Unfortunately, the answer is generally no. Digital images are composed of pixels. Each pixel is a dot of color that represents the smallest bit of information in a picture. When you enlarge a photo, you enlarge the individual pixels. And a picture composed of big pixels is blurry and splotchy.

I know that we see digital enlargement all the time on TV. Each week on Alias, for instance, CIA operative Jack Bristow manages to take a satellite photo and enhance it until you can clearly read the name tag stitched on the subject's shirt. In real life, though, that kind of digital trickery is just not possible.

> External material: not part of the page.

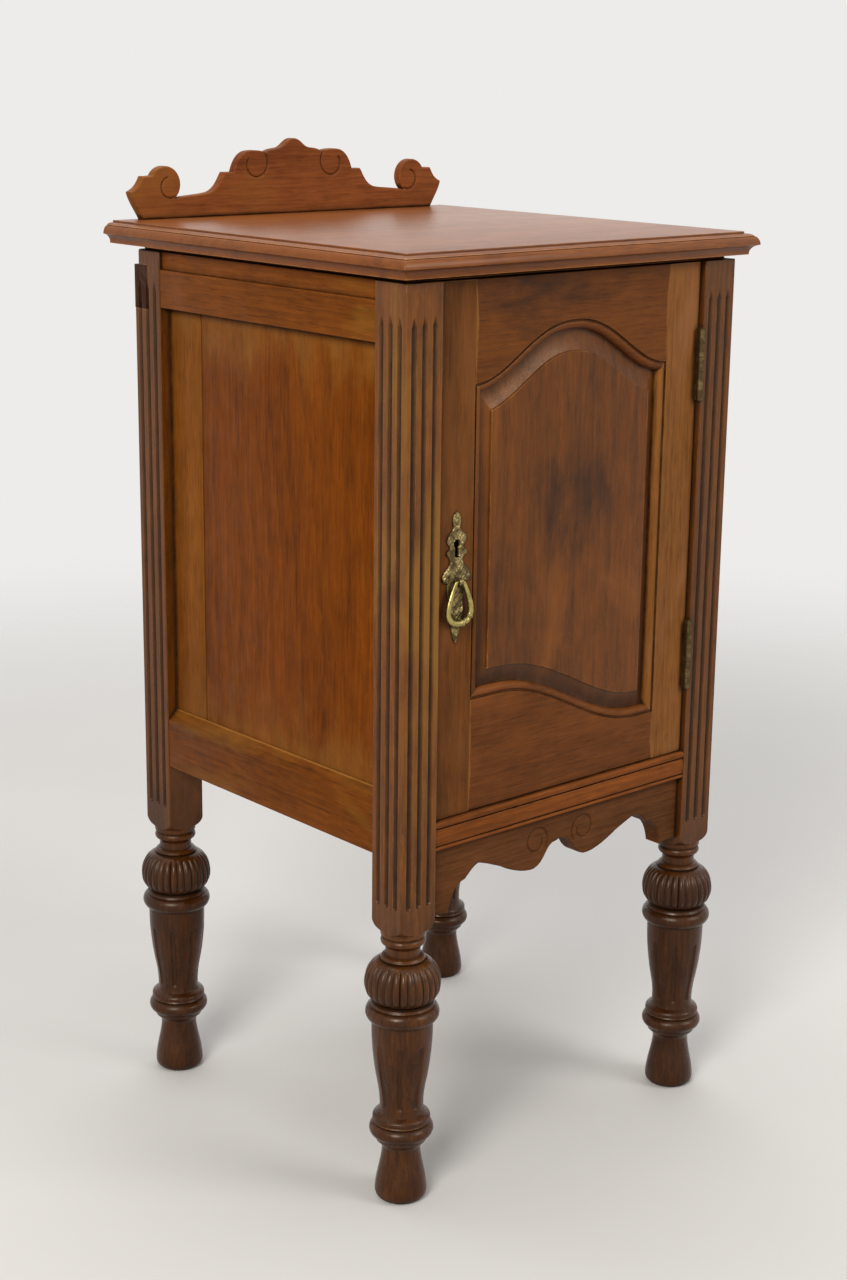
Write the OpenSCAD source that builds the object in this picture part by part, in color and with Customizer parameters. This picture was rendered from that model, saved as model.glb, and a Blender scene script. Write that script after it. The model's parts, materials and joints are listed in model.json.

That said, there are a few programs available that can do this sort of thing on a very limited scale. Extensis Pxl SmartScale, for instance, uses some really complex mathematics to let you print pictures at far larger sizes than would be possible based on the number of pixels in the original photo. However, the quality of your result depends upon starting with a sharp, high-quality original photo. And the program costs around $200, as the PC World Product Finder reveals.